Через два часа мы выезжаем из Берлина; завтра я буду в России. И нет же, нет, я не падаю духом, я сильна.
Только… Если я еду напрасно! Вот что ужасно. Но не следует отчаиваться заранее.
О! Если бы только кто-нибудь знал, что я испытываю!
31 июля
Вчера мы все – тетя, я, Шоколад и Амалия – прибыли на станцию в десять часов.
Я была довольно утомлена, но при виде купе, большого и удобного, как маленькая комнатка, совсем ободрилась, тем более что вагон был освещен газом, и мы могли быть уверены, что останемся одни. Мне очень хотелось накануне предстоящей разлуки поговорить с тетей; но я не бываю разговорчива, когда во мне преобладает какое-нибудь глубокое чувство, а тетя молчала, боясь огорчить или раздражить меня, если станет говорить со мной. Таким образом, волей-неволей, я погрузилась в "Светский брак" Октава Фелье. Вот благотворное чтение! Оно внушило мне самое глубокое отвращение ко всем этим гадостям… На этих рассуждениях я заснула, чтобы проснуться за три часа до границы, в Эйдкунене, куда мы приехали около четырех часов.
Местность здесь низменная, деревья густы и зелены, но листья, несмотря на свою свежесть и яркость, производят грустное впечатление после крупной и роскошной зелени юга.
Мы отправились в гостиницу, которая называется "Hotel de Russie", и поместились в двух маленьких комнатках с выбеленными известью потолками, с деревянными полами и с простой, светлой деревянной мебелью.
Благодаря моему дорожному несессеру я тотчас же устроила себе ванну и туалет и, поев яиц и напившись молока, поданного толстой и свежей немкой, я принимаюсь писать.
Я нахожу, что сама я имею известную прелесть в этой бедной маленькой комнатке – в моем белом пеньюаре, с моими красивыми, обнаженными руками, с моими золотистыми волосами.
Я только что посмотрела в окно. Бесконечность утомляет взор. Это полное отсутствие холмов, эта равнина представляется мне вершиной горы, которая возвышается над всею вселенной.
Шоколад очень тщеславный мальчик.
– Ты мой курьер, – сказала я ему, – ты должен говорить на нескольких языках.
Мальчик отвечал, что говорит по-французски, по-итальянски, по-ниццарски, немного по-русски и что он будет говорить по-немецки, если я соглашусь научить его.
Он пришел весь в слезах, сопровождаемый смехом Амалии, и стал жаловаться на то, что хозяин указал ему постель в той комнате, где уже поместился какой-то торгаш.

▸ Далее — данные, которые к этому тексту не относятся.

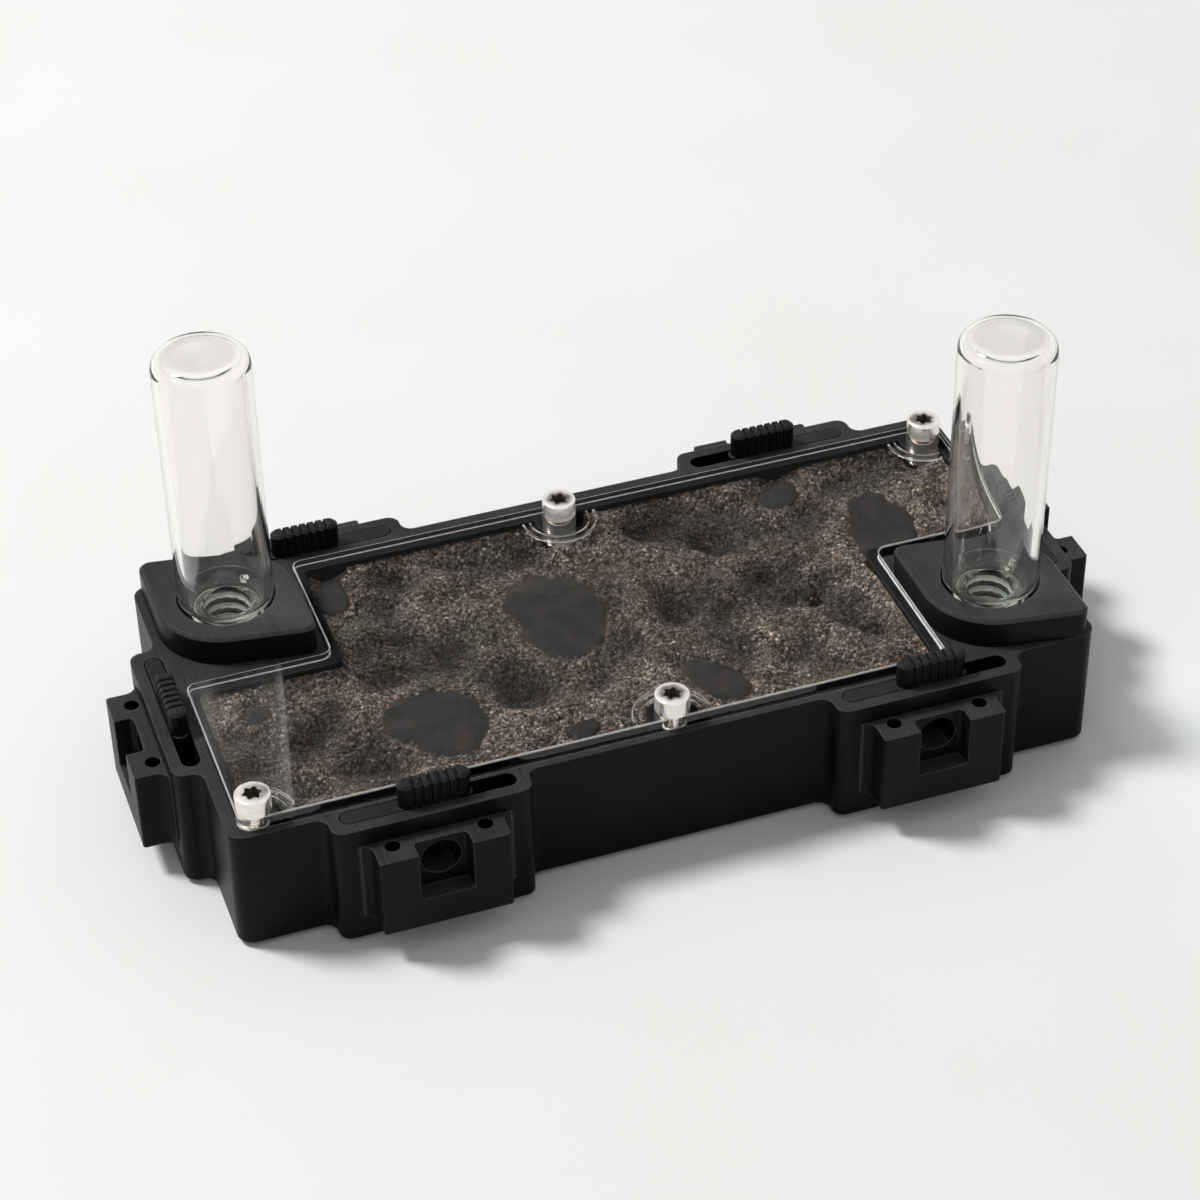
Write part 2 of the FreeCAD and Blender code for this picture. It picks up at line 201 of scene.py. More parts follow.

Я приняла серьезную мину и сделала вид, будто нахожу вполне естественным, что его поместили вместе с торгашом. Шоколад так плакал, что я начала смеяться и, чтобы его утешить, велела ему прочесть несколько страничек всемирной истории, купленной специально для него.
Этот негритенок забавляет меня – это живая игрушка: я даю ему уроки, учу его прислуживать, выслушиваю его капризы – словом, это моя собачка и моя кукла.
Мне положительно нравится жизнь в Эйдкунене; я занимаюсь воспитанием молодого Шоколада, который делает огромные успехи в нравственности и философии.
Сегодня вечером он отвечал мне Священную историю; дойдя до того места, где рассказывается о предательстве Иуды, он в трогательных словах передал мне рассказ о том, что Иуда продал Спасителя за тридцать сребреников и выдал его страже поцелуем.
– Шоколад, друг мой, – сказала я, – согласился ли бы ты продать меня врагам за тридцать франков?
– Нет, – отвечал он, опуская голову.
– А за шестьдесят?
– Также нет.
– А за сто двадцать?
– Тоже нет.
– Ну, а за тысячу франков? – продолжала я допрашивать.
– Нет, нет, – отвечал Шоколад, теребя край стола своими обезьяньими пальцами, не поднимая глаз и шевеля ногами.
– Ну, Шоколад, а если бы тебе дали десять тысяч? – ласково настаивала я.
– Тоже нет.
– Славный мальчик! Но если бы тебе предложили сто тысяч франков? – спросила я для успокоения совести.
– Нет, – сказал Шоколад, и голос его перешел в шепот, – я взял бы больше…
– Что?!.
– Я взял бы больше.
– Ну, милый человек, скажи, сколько же, говори же! Два, три, четыре миллиона?
– Пять или шесть.
– Несчастный, – вскричала я, – разве не все равно продать за тридцать франков или за шесть миллионов?
– О, нет! Когда у меня будет столько денег… Другие ничего не посмеют мне сделать.
И, вопреки всякой нравственности, я упала на диван, разражаясь смехом, а Шоколад, довольный произведенным впечатлением, удалился в другую комнату.